**** STORED DATA ****

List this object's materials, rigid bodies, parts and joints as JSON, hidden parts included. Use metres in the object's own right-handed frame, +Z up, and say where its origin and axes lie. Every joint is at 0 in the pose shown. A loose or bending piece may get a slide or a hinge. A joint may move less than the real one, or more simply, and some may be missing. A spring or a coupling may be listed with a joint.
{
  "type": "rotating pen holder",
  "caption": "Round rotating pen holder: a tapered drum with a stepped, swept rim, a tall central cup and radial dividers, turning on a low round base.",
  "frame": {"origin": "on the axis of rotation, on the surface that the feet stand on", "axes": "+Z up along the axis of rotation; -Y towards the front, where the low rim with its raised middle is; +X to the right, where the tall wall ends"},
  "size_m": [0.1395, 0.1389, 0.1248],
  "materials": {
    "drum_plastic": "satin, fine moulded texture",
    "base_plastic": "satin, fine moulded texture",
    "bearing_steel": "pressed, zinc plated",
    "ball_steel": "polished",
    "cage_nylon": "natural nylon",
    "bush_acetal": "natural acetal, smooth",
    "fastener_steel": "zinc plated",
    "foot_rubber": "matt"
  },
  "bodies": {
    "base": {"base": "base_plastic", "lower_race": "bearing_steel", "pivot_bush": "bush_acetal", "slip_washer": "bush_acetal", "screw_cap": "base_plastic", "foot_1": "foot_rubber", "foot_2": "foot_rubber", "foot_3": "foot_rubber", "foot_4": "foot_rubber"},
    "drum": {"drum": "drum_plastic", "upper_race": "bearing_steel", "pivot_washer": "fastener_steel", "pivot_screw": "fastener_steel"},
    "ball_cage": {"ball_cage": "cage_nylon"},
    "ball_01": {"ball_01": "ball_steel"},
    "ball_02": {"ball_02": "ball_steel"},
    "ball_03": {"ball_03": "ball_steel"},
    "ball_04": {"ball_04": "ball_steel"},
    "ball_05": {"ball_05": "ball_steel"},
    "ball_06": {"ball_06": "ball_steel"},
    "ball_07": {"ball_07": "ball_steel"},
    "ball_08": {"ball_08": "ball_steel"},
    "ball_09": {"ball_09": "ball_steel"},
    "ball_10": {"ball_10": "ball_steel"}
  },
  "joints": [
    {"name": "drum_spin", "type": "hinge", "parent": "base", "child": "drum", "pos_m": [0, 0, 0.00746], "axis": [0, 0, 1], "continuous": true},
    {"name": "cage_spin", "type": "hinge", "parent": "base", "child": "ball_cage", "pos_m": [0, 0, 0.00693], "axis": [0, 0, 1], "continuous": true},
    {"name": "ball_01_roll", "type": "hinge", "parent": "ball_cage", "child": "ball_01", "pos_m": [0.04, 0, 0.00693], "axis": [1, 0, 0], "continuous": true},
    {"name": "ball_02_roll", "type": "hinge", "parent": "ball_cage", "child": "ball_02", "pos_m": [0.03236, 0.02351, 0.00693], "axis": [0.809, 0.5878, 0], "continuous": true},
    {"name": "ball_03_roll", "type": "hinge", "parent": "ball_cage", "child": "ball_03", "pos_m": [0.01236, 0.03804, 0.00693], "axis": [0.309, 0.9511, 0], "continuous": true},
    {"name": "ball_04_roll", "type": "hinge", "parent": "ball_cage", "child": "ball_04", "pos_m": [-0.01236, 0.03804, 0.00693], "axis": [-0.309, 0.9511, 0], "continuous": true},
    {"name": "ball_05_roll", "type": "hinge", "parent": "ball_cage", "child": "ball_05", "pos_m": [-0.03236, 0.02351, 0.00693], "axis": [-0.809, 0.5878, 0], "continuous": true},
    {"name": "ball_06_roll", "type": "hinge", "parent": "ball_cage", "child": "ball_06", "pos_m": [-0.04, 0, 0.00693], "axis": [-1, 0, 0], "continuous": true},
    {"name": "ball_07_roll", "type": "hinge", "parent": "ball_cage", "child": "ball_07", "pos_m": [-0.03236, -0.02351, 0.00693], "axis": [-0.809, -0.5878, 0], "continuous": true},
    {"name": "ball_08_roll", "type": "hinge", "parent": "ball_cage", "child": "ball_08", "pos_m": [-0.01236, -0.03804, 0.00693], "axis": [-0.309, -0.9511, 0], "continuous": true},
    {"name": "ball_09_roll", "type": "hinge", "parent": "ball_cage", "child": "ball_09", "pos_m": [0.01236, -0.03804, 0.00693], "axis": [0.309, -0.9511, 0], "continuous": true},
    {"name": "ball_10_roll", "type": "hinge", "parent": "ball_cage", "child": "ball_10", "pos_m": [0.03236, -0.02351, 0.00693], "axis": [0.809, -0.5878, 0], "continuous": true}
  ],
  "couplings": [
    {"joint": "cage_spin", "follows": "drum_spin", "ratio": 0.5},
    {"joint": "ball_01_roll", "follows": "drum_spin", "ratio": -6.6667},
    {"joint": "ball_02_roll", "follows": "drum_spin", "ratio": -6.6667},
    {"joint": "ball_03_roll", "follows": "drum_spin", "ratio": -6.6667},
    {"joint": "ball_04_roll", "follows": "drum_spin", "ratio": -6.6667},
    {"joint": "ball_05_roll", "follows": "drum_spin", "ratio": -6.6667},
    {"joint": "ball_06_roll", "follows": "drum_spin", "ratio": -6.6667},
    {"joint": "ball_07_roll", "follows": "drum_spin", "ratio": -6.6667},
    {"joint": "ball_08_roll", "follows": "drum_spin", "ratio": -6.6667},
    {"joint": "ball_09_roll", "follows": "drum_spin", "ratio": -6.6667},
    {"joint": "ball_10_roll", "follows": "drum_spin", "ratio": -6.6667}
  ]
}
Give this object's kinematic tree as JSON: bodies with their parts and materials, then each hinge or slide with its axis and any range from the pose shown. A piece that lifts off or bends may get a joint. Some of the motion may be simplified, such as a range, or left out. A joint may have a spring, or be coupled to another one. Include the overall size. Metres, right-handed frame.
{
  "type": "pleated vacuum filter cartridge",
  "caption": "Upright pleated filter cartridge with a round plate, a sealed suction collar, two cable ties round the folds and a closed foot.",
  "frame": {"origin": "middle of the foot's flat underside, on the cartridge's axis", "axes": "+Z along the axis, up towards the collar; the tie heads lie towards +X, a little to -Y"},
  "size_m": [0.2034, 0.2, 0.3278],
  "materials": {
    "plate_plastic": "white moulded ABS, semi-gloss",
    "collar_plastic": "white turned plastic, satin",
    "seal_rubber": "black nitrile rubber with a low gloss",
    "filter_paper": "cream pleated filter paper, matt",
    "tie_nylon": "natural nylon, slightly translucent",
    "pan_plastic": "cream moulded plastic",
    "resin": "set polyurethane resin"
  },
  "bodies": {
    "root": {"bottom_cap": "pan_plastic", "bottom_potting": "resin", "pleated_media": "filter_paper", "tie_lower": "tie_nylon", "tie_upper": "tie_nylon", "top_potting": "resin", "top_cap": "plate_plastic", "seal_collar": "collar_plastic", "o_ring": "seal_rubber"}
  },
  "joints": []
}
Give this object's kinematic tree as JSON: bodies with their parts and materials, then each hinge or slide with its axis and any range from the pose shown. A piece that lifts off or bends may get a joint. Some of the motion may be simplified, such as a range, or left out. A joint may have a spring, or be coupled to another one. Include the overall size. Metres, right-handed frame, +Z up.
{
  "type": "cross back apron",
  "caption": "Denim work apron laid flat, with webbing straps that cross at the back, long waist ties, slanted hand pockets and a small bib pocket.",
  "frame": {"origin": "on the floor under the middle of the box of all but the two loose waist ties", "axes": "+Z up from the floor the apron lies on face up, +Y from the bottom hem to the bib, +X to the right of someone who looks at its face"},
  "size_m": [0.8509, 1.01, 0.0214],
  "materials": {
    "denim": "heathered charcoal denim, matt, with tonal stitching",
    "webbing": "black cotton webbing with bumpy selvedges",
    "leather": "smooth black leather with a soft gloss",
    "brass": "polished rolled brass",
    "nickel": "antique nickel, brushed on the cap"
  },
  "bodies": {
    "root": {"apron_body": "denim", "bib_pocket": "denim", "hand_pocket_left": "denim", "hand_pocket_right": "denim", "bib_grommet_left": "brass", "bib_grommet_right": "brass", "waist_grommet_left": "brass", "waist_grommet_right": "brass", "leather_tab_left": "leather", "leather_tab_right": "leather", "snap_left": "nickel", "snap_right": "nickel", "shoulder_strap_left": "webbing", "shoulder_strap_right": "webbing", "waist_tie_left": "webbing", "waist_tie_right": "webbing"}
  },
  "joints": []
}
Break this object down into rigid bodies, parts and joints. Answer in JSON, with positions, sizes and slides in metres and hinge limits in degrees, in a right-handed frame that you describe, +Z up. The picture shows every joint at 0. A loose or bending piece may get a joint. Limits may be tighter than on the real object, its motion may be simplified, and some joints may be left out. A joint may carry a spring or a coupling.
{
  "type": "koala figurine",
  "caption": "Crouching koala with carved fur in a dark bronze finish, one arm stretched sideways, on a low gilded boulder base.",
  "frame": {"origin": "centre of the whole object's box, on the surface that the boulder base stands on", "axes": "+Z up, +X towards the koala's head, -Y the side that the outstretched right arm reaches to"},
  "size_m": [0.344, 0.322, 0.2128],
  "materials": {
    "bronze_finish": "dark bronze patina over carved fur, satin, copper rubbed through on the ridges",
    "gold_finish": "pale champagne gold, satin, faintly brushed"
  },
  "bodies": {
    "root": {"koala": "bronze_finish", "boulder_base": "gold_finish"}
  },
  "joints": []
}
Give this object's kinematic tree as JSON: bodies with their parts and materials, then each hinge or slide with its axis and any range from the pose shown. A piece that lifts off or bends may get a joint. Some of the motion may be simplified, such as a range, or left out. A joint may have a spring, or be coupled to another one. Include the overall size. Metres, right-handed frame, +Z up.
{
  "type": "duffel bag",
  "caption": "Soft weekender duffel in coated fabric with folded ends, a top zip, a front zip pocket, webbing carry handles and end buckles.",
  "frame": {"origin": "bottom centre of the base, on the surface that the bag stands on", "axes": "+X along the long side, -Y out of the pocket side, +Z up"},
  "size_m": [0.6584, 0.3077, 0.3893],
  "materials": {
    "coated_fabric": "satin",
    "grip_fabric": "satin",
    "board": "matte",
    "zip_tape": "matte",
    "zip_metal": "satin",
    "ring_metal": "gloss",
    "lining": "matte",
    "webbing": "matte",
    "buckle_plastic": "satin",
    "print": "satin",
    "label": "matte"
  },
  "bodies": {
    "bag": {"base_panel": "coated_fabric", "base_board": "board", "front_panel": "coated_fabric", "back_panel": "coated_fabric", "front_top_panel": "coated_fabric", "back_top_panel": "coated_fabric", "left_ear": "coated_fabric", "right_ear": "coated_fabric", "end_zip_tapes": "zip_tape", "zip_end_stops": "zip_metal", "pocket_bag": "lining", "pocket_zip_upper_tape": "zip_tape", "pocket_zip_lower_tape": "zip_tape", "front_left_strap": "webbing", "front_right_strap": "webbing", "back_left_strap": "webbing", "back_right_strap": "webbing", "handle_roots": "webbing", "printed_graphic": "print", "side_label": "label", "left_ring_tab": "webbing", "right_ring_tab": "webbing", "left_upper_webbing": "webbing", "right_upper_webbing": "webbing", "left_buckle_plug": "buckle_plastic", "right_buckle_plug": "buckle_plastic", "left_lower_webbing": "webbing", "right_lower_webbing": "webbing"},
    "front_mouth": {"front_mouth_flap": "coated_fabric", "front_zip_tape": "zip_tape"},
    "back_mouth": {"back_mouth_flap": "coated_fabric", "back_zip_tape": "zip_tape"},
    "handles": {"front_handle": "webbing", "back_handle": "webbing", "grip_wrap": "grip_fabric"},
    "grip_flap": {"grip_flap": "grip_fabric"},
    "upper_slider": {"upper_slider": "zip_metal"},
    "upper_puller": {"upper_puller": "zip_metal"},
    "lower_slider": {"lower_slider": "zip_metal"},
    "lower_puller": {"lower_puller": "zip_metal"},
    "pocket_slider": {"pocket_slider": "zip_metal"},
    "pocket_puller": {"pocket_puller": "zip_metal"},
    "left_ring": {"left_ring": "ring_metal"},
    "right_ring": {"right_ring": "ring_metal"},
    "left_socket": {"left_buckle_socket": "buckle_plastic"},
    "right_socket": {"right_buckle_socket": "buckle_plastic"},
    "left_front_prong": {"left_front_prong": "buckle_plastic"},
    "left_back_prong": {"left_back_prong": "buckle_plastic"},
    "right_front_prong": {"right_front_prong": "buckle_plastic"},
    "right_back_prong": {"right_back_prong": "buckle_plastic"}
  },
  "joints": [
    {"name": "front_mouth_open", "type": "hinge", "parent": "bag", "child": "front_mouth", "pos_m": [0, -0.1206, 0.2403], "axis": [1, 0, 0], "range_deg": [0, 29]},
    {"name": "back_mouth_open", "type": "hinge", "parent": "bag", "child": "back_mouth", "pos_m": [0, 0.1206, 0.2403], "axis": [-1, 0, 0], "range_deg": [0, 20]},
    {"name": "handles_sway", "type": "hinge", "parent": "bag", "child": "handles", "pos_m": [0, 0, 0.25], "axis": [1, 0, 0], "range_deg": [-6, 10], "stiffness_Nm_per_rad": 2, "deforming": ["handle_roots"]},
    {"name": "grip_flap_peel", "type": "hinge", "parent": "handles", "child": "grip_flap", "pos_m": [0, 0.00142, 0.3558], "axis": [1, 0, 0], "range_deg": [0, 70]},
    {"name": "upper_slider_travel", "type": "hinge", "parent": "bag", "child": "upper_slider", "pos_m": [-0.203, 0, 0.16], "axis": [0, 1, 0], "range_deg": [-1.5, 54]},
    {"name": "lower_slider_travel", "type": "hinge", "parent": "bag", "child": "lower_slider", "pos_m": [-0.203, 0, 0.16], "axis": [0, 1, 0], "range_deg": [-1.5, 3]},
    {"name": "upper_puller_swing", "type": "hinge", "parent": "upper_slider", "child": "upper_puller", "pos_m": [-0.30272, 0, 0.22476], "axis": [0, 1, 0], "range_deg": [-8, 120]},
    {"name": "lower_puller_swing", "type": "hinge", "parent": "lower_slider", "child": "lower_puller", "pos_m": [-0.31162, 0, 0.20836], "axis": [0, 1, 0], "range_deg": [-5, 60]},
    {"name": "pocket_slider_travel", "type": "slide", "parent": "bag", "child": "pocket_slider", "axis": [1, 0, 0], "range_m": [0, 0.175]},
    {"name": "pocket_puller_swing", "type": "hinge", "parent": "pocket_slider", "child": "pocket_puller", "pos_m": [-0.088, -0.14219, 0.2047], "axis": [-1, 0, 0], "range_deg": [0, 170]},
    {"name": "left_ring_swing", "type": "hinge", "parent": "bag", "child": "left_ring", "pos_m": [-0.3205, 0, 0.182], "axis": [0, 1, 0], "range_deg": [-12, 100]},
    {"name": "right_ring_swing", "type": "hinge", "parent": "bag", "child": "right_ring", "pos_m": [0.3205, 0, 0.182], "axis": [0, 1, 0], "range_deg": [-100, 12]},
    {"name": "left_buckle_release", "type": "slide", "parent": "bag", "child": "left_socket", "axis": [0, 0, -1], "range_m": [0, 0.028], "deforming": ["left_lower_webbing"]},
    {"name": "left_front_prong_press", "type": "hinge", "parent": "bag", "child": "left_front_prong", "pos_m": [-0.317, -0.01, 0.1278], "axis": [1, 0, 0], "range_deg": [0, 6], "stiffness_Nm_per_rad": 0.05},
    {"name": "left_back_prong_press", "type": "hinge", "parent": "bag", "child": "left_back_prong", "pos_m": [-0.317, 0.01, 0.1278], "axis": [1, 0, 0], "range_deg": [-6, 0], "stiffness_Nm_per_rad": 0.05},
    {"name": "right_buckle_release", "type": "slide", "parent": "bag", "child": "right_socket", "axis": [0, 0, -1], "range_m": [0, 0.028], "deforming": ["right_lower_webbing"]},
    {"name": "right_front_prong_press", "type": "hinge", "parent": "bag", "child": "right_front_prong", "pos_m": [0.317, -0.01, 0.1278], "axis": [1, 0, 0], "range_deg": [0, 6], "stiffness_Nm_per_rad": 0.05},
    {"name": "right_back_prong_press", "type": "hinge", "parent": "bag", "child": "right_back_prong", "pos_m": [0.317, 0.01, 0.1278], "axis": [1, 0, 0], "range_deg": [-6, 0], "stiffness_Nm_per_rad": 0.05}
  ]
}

****

> **DIRECTION**
How many lines in the records hold the string "rigid"? Reply with the number alone.

> **OUTPUT**
2